**DATA SHOWN**
[Begin]

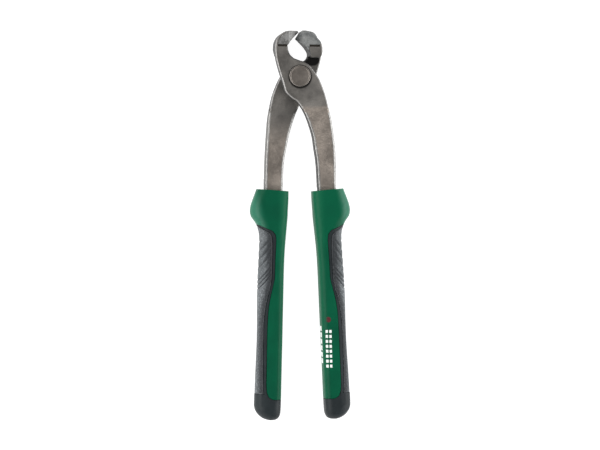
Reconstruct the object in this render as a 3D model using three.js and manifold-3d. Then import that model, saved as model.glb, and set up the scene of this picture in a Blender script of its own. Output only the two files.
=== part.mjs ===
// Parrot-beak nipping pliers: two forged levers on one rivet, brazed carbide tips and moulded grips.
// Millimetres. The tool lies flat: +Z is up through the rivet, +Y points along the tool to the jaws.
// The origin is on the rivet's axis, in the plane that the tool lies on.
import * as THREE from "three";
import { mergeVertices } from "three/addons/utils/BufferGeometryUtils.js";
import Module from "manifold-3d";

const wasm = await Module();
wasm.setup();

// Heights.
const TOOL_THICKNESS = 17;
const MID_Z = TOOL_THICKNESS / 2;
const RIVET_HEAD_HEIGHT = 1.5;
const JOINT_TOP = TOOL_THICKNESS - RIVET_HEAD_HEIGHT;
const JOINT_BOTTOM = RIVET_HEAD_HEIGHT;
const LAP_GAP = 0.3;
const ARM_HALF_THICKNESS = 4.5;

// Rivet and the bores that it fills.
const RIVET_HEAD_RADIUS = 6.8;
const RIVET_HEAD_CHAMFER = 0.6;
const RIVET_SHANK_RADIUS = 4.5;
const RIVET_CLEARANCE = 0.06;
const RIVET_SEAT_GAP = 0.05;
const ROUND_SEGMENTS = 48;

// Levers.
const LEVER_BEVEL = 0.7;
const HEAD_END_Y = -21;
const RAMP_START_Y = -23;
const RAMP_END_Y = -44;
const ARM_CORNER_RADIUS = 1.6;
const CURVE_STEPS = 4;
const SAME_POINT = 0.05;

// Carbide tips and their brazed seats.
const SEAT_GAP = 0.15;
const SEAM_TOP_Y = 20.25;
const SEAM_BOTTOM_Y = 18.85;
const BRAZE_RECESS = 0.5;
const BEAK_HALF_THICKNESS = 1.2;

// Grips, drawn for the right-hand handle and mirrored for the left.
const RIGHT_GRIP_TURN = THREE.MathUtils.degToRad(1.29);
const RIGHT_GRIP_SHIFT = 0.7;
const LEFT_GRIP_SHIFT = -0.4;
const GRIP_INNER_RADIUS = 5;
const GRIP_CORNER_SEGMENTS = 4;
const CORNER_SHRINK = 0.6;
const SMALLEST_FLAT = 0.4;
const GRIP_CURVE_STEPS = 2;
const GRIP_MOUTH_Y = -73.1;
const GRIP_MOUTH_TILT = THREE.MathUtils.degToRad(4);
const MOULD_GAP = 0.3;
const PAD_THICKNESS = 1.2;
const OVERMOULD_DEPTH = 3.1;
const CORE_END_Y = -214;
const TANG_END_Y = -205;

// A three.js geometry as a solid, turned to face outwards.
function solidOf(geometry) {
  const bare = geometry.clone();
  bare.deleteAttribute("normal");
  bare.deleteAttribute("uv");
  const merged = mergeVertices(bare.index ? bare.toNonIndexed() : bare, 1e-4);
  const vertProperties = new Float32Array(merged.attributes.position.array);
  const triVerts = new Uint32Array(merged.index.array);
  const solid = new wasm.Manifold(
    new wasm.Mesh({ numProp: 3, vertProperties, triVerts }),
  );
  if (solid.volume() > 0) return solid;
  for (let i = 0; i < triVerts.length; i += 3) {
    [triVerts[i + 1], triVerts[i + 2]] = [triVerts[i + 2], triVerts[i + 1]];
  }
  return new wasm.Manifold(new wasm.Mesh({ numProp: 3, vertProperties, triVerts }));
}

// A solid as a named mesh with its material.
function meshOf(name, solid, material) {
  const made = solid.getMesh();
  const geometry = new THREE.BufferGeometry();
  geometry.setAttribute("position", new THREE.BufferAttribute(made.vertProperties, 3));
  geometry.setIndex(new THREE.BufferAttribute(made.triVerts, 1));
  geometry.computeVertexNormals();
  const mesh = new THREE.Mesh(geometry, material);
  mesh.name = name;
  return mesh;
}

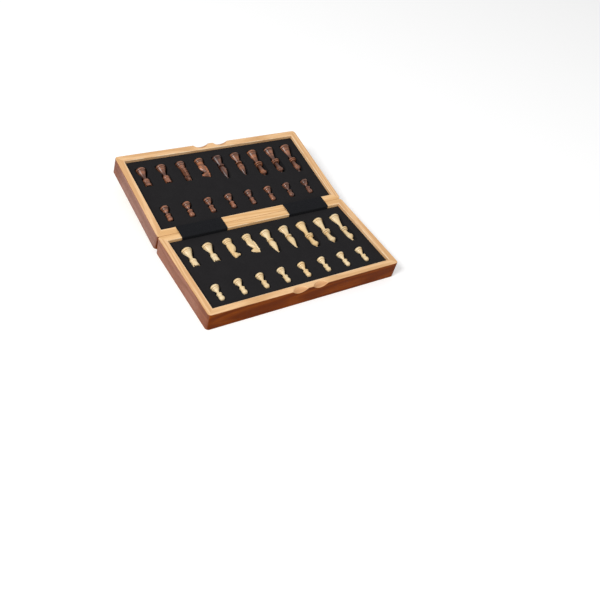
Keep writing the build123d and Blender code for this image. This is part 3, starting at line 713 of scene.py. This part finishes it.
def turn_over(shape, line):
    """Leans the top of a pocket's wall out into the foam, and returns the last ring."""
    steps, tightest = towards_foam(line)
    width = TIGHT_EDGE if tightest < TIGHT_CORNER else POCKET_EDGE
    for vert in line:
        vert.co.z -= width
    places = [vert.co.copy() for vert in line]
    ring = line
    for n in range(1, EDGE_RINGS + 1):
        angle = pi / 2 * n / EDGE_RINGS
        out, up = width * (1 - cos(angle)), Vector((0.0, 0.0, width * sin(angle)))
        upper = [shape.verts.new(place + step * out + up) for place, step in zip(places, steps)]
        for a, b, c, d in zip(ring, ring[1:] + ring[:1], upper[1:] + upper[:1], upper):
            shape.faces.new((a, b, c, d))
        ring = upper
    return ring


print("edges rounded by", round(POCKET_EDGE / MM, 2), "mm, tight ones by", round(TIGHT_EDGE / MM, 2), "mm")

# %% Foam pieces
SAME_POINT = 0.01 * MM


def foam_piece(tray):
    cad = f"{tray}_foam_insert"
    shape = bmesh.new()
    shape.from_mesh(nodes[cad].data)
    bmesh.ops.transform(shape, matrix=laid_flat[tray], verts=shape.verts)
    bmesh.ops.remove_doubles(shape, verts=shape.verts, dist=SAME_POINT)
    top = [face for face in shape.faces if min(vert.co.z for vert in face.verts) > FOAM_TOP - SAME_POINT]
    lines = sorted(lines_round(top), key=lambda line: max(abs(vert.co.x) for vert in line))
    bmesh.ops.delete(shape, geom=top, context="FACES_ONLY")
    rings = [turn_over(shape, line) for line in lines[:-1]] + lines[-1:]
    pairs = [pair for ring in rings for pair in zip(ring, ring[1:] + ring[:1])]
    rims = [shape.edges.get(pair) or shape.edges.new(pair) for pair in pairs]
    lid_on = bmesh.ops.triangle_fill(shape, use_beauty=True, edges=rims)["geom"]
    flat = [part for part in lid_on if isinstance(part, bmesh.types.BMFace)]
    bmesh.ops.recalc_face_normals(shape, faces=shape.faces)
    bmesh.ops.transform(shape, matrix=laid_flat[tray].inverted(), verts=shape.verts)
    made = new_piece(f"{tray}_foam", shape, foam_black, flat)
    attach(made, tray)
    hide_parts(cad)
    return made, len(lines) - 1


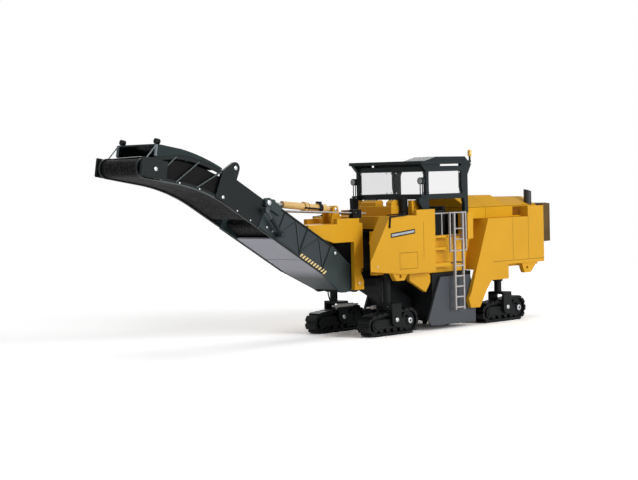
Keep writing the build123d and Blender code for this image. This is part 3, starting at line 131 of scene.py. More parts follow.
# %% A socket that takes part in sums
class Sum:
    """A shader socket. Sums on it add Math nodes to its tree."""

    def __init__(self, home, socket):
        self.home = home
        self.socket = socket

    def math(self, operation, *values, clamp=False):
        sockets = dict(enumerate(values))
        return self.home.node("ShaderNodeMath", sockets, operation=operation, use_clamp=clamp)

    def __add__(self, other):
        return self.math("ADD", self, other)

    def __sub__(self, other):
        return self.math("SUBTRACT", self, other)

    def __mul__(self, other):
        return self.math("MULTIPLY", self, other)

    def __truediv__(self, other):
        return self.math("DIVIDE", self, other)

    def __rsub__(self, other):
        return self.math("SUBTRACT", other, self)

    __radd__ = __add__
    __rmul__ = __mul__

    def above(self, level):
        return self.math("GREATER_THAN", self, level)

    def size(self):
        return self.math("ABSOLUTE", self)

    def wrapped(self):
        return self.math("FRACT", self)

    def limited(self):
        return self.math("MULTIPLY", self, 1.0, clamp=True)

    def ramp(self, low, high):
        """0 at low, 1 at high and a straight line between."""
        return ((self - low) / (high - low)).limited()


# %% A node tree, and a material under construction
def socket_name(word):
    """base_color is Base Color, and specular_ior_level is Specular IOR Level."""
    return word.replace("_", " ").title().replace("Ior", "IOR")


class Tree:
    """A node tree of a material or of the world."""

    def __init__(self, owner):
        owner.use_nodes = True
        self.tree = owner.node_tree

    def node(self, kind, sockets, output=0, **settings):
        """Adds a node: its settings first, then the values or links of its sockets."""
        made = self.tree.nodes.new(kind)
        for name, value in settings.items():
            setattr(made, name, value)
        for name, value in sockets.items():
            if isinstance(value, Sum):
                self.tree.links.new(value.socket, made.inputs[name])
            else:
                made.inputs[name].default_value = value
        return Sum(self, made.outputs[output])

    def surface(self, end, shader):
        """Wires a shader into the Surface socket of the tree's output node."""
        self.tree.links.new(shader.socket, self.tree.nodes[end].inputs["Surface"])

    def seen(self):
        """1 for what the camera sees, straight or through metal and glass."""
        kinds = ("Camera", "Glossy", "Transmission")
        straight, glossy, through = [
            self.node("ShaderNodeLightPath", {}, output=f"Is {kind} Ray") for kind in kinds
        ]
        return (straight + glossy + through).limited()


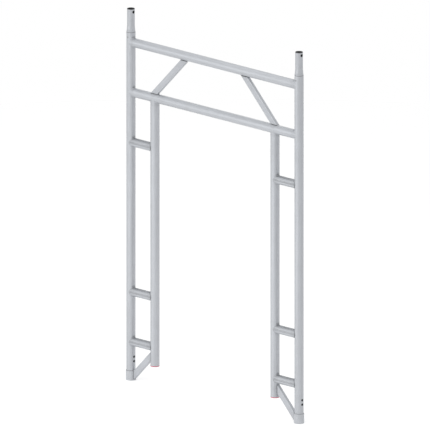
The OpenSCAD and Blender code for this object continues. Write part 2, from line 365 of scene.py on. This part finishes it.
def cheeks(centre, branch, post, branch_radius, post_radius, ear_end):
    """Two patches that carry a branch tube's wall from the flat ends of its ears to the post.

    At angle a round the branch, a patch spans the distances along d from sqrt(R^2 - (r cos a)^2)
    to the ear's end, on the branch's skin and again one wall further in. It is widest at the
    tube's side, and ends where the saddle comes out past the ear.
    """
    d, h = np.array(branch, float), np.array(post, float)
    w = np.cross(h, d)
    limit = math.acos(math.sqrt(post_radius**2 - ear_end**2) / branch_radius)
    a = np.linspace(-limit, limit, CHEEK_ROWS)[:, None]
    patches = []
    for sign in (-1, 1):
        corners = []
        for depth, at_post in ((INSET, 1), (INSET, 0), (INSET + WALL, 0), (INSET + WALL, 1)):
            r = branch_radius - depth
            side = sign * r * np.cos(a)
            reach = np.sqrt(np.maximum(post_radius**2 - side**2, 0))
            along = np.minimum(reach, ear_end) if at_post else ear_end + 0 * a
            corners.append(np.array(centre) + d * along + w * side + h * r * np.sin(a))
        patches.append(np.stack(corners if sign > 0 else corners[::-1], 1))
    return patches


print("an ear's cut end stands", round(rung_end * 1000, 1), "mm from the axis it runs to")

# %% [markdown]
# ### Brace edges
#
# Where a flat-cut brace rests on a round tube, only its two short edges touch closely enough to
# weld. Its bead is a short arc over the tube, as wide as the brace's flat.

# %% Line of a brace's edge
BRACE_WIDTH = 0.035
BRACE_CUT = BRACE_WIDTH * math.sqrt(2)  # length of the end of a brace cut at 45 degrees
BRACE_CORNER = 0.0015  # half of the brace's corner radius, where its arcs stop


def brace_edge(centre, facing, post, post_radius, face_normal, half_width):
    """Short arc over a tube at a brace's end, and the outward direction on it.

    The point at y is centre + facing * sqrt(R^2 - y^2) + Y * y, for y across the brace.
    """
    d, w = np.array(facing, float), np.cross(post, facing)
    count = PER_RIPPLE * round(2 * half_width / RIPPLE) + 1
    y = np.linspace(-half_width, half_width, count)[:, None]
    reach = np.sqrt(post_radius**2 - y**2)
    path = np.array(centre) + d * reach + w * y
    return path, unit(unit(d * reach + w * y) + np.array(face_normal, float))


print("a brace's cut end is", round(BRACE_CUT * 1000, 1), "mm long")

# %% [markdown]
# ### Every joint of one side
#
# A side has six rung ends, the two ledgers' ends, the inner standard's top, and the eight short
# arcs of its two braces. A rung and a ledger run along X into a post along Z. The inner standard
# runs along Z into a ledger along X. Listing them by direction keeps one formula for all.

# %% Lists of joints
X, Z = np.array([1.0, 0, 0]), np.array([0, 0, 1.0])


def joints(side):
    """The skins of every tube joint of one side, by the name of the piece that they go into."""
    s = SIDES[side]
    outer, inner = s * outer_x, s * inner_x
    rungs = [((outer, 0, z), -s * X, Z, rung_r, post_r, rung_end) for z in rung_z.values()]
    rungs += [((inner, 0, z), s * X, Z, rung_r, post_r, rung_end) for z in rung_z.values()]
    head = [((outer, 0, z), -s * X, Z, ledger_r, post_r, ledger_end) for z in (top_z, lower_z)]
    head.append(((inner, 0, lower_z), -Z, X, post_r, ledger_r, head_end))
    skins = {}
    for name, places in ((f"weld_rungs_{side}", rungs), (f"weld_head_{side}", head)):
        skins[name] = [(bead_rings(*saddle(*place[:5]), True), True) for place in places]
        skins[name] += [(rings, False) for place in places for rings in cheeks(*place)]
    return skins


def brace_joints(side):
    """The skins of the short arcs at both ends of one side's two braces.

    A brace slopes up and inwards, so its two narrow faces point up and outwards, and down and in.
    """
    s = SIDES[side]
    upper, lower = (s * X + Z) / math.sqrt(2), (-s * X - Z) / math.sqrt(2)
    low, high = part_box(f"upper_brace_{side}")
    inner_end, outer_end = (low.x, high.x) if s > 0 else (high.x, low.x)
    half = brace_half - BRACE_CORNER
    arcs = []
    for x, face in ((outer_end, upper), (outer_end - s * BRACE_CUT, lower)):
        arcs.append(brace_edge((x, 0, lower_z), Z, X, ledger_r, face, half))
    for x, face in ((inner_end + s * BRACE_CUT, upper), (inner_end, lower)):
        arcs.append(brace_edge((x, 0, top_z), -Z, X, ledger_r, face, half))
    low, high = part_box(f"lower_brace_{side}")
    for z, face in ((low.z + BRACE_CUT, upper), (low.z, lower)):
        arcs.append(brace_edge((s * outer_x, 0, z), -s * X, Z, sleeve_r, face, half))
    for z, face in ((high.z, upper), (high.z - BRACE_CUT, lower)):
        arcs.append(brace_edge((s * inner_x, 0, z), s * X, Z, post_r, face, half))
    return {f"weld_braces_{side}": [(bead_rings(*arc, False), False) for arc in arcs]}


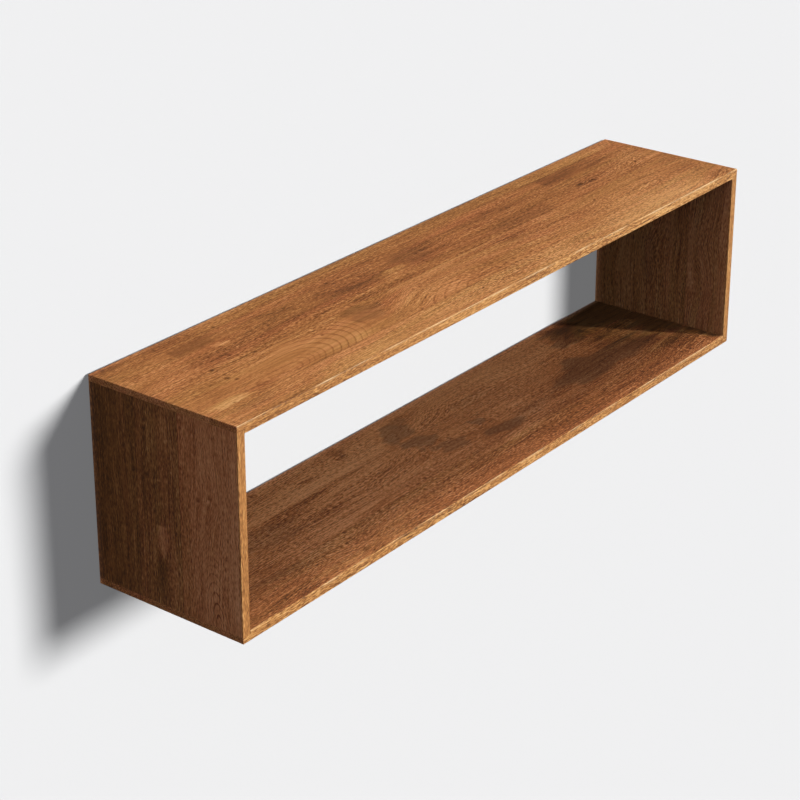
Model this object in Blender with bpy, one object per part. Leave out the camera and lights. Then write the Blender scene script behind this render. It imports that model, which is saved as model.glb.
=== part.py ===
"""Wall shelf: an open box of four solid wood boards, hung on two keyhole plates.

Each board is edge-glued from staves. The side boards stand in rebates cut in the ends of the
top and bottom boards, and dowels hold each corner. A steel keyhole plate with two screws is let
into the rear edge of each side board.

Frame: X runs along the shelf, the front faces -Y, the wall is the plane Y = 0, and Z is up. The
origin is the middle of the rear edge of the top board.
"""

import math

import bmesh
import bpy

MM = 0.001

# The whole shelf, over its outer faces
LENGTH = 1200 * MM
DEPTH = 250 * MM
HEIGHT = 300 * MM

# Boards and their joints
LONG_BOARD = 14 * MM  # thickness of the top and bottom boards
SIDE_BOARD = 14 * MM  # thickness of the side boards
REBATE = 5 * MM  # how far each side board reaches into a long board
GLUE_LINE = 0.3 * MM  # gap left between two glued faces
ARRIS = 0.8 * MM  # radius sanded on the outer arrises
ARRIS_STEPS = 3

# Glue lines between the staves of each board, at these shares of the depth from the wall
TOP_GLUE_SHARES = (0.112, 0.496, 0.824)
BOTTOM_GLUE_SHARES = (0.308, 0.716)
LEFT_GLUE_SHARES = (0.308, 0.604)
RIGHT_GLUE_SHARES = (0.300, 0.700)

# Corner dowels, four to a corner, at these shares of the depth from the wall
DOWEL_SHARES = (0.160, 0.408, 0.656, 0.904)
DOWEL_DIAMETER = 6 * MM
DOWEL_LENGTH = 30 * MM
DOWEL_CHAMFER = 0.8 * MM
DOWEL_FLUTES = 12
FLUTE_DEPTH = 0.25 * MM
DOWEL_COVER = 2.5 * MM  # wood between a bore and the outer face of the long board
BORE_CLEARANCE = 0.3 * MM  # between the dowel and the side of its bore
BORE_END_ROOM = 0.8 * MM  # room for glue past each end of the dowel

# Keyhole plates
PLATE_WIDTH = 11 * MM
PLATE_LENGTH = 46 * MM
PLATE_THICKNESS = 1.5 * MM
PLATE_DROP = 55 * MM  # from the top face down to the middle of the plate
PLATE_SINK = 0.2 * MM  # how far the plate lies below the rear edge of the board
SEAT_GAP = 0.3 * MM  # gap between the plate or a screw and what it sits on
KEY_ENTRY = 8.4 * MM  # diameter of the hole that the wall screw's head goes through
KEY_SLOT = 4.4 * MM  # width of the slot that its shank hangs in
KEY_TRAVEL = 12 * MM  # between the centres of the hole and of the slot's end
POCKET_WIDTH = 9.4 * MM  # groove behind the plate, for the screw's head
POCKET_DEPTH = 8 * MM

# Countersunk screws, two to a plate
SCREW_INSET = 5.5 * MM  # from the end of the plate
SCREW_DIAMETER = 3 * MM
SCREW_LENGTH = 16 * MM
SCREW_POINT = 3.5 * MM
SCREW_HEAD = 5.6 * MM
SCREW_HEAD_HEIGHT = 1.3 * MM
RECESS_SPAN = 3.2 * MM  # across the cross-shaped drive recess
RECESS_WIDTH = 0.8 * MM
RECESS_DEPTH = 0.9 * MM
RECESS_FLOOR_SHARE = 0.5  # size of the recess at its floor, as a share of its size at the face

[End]

**INSTRUCTIONS TO FOLLOW**
Only the lines from the opening of the material through the line with "wasm.setup();" should be echoed, exactly as written.

**REPLY**
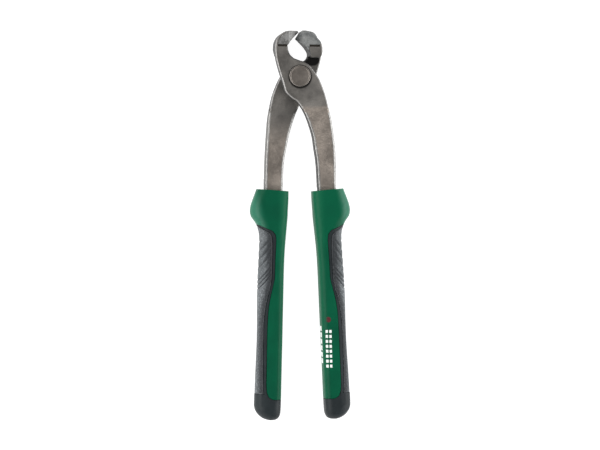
Reconstruct the object in this render as a 3D model using three.js and manifold-3d. Then import that model, saved as model.glb, and set up the scene of this picture in a Blender script of its own. Output only the two files.
=== part.mjs ===
// Parrot-beak nipping pliers: two forged levers on one rivet, brazed carbide tips and moulded grips.
// Millimetres. The tool lies flat: +Z is up through the rivet, +Y points along the tool to the jaws.
// The origin is on the rivet's axis, in the plane that the tool lies on.
import * as THREE from "three";
import { mergeVertices } from "three/addons/utils/BufferGeometryUtils.js";
import Module from "manifold-3d";

const wasm = await Module();
wasm.setup();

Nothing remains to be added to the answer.